Actionable takeaways for investors — and how Chainalysis built the $2 billion number

Practical steps: reduce concentrated balances on centralized platforms; move long-term holdings into cold wallets or insured custodial services; enable withdrawal whitelists and strict multi-factor authentication; and keep a small operational balance for active trading. For funds and heavy traders, spread counterparty exposure across well-capitalized, regulated custodians and insist on proof of insurance and clear incident response plans. Watch on-chain flow dashboards, stablecoin mint/burn activity and exchange withdrawal notices — sudden spikes are early warning signs.

About the $2 billion estimate: Chainalysis arrives at that figure by tracing known attacker-controlled clusters, following the on-chain flow of tainted coins, and summing across multiple incidents that share distinct laundering patterns. The methodology leans on wallet clustering heuristics, taint analysis and historical behavior matching. Important limits: mixing services, privacy coins, and opaque off-chain settlements can hide portions of the true haul, so the $2 billion is an informed estimate rather than a complete census. It may miss funds already passed into opaque fiat channels or overcount flows that were later returned or misattributed.

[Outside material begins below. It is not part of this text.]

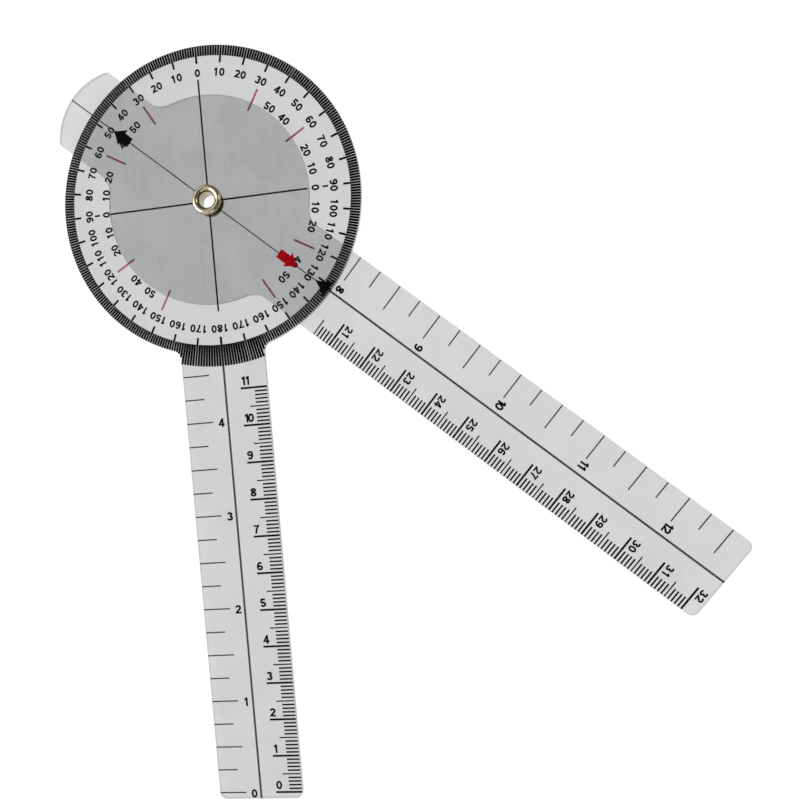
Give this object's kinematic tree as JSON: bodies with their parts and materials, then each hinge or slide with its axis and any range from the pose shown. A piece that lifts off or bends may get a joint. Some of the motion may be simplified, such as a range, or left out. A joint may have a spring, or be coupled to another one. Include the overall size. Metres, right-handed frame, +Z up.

The bottom line for investors: this episode raises the baseline risk of keeping meaningful assets on exchanges and keeps volatility elevated in the near term. It should push serious holders toward better custody practices and favor platforms that can prove they detect, block and cooperate on illicit flows. That’s both a negative for risky, lightly regulated venues and an opportunity for custodians who can show real operational strength.